New hostage release marks turning point in Nigerian army's war against Boko Haram

Nigerian soldiers patrol the north of Nigeria to snuff out Boko Haram militants.
Nigerian soldiers patrol the north of Nigeria to snuff out Boko Haram militants. AFP

The Nigerian army has freed 234 more women and girls from Boko Haram's stronghold in Sambisa forest, bringing the total number of hostages released to 700. About 500 women and children have already been rescued in the past few days   but not the missing Chibok girls   marking a revival of fortunes for the military.


More hostages have been freed in the past few weeks than they have in the six years of the Boko Haram insurgency, leading many observers to question why.

"It's thanks to a three-pronged approach," Nigeria army spokesman Colonel Sani Usman told RFI on Saturday. "Not only has the military received vital equipment, but we now have the support of the Nigerian people, who have given us valuable information to track down the insurgents. Finally the backing of our regional partners cannot be underestimated."'

Important as the assistance from Chad and Niger may be, this week's rescue operations were not down to them but to Nigerian troops, originally criticised for their inaction.
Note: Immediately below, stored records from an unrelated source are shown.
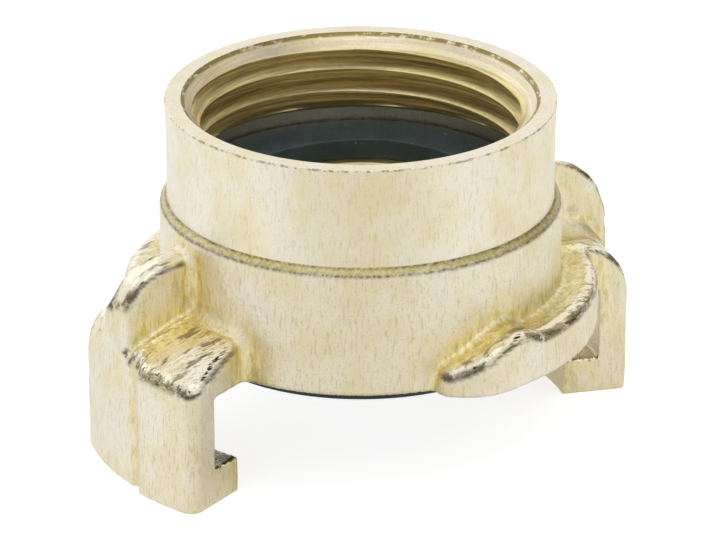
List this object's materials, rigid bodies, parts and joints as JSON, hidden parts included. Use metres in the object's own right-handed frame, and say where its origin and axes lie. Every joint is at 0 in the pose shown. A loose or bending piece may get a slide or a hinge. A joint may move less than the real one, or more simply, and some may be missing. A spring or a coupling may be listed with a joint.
{
  "type": "quick connect hose coupling",
  "caption": "Claw-type quick connect hose coupling half in brass, with an internal pipe thread, a rubber coupling seal and a thread gasket.",
  "frame": {"origin": "on the coupling's axis, in the plane of its two claw feet", "axes": "+Z along the axis towards the threaded end; the two claws point along +X and -X, and each cam lies clockwise of its claw, seen from the threaded end"},
  "size_m": [0.0542, 0.0454, 0.0332],
  "materials": {
    "brass": "blasted forged brass, pale and satin, with polished edges",
    "seal_rubber": "smooth black rubber",
    "gasket_rubber": "matt dark grey rubber"
  },
  "bodies": {
    "root": {"brass_body": "brass", "coupling_seal": "seal_rubber", "thread_gasket": "gasket_rubber"}
  },
  "joints": []
}
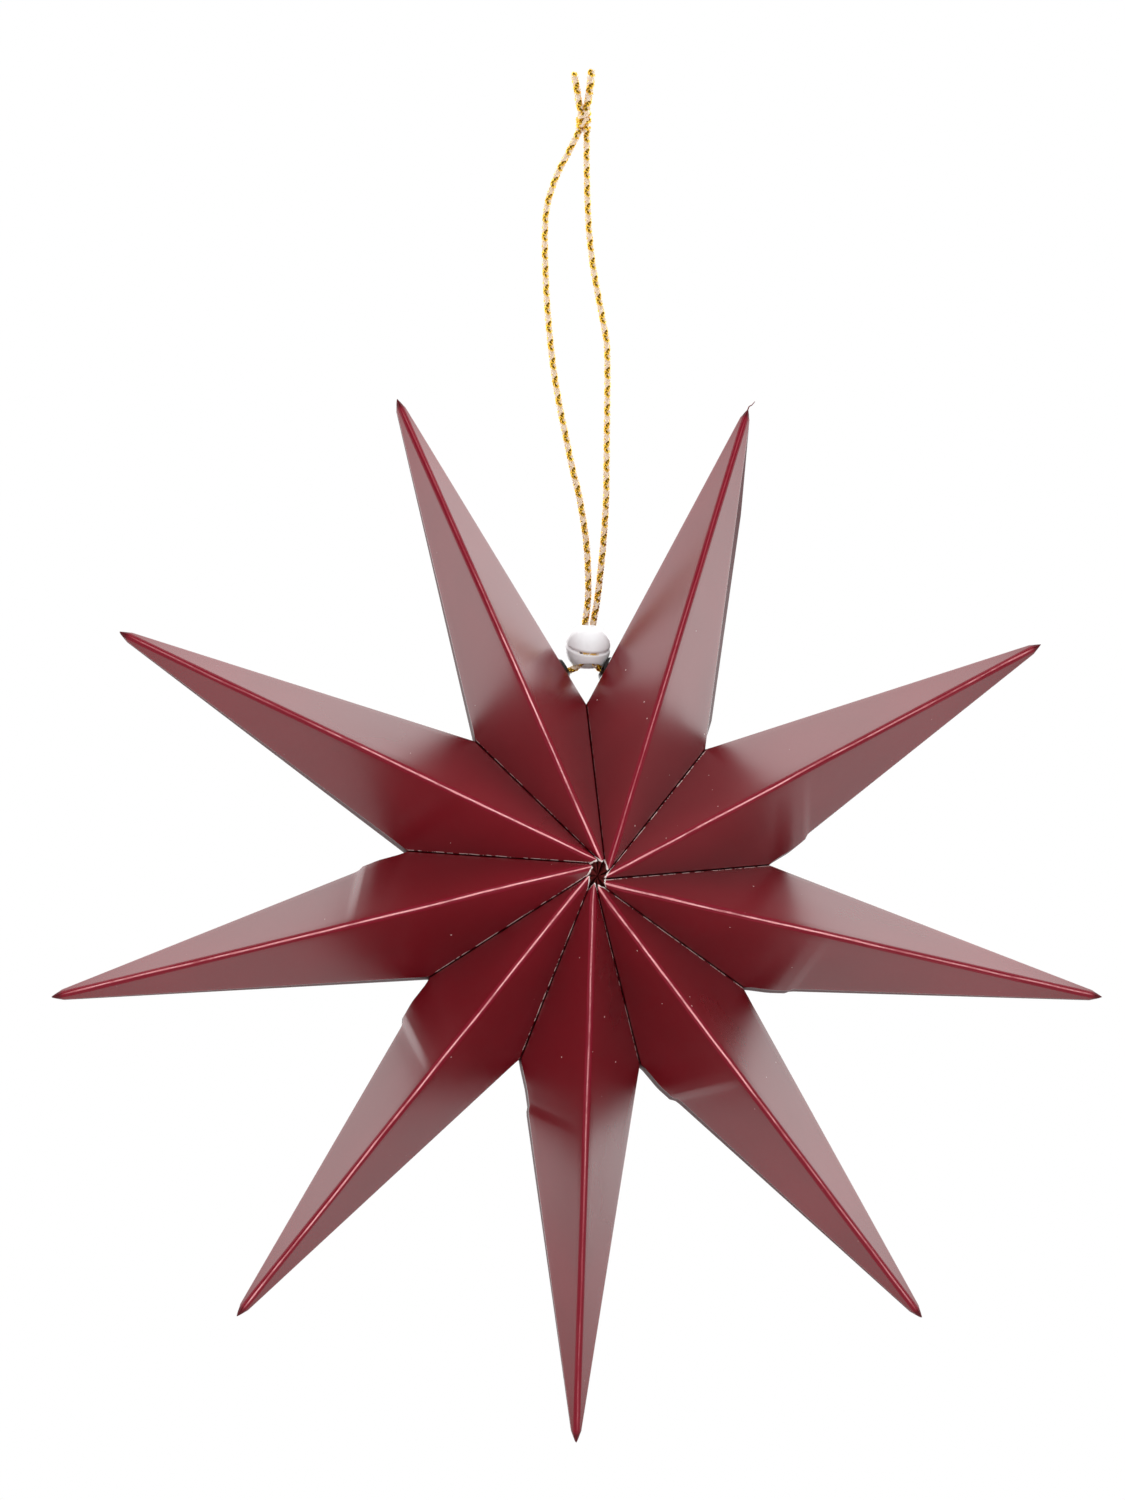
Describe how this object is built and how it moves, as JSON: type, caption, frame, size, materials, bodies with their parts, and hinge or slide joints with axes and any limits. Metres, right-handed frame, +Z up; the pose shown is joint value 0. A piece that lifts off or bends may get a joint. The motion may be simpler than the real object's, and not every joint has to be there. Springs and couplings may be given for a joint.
{
  "type": "paper christmas star",
  "caption": "Hanging star of hollow folded card points glued side by side round a small hole, with a cord loop through metal eyelets and a bead.",
  "frame": {"origin": "the hanging mount: the top of the cord loop, just under the knot, where a hook or nail takes it", "axes": "+Z up as it hangs, -Y towards the front face, +X to the right as seen from the front"},
  "size_m": [0.1942, 0.0656, 0.2589],
  "materials": {
    "card": "semi-gloss coated burgundy card",
    "eyelet": "gloss black",
    "bead": "gloss white",
    "cord": "braided gold metallic thread"
  },
  "bodies": {
    "root": {"point_1": "card", "point_2": "card", "point_3": "card", "point_4": "card", "point_5": "card", "point_6": "card", "point_7": "card", "point_8": "card", "point_9": "card", "eyelet_left": "eyelet", "eyelet_right": "eyelet", "bead": "bead", "cord_left": "cord", "cord_right": "cord", "stop_knot_left": "cord", "stop_knot_right": "cord", "top_knot": "cord"}
  },
  "joints": []
}
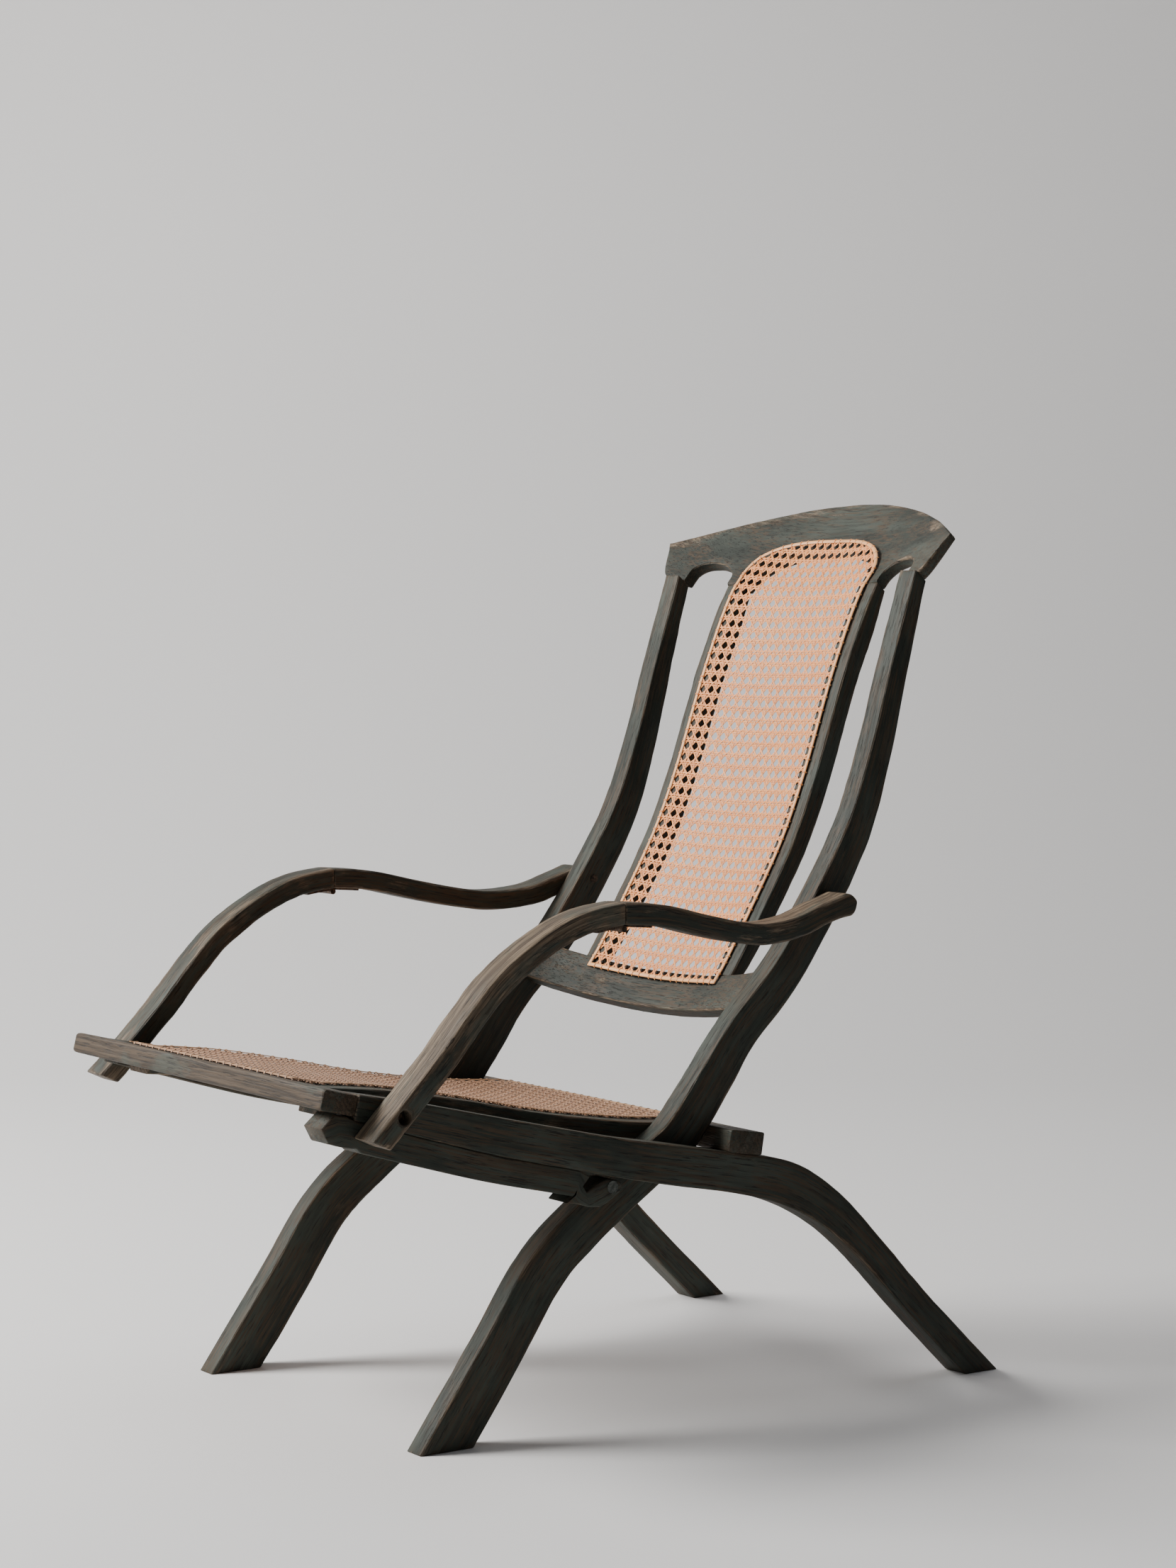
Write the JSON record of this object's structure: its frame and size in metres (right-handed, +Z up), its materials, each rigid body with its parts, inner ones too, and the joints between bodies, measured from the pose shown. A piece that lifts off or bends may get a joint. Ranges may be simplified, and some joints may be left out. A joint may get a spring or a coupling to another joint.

Getting the Nigerian people on their side seems to have made the difference in their being able to finally curb Boko Haram fighters. That is a reality which a few months back would have been unlikely given the military's appalling human rights record in the north-east.

The imminent arrival of President-elect General Muhammadu Buhari, who takes office on 29 May, appears to have ushered in a new sense of confidence. The former military strongman has effectively vowed to crush the Muslim extremists.

But as the assault on Boko Haram's stronghold in Sambisa forest continues, with the likelihood of more victims being released, activists are calling for adequate treatment to be put in place to deal with cases of post-traumatic stress disorder.

"It's really important that the victims receive immediate support from a medical and psychological point of view," Geneviève Garrigos, president of Amnesty International in France, told RFI. "Yet in the past, hostages have been detained for weeks on the grounds of security."

The military is still carrying out screening checks on the hostages released, as pressure mounts to find the missing Chibok girls who were abducted by Boko Haram in April last year. But so far there has been no confirmation that the women found are the Chibok girls.

Some local observers however have hit out at the lack of attention accorded to other missing victims.

"All along the world has been focusing on just a minimum number of 250 girls," said Hamsatu Allamin from the Nigeria Stability and Reconciliation Programme. "But hundreds of women and girls were abducted from Borno and another three states in the first three years and nobody talks about it."

Amnesty International estimates that at least 2,000 women and girls have been abducted by Boko Haram since the start of 2014.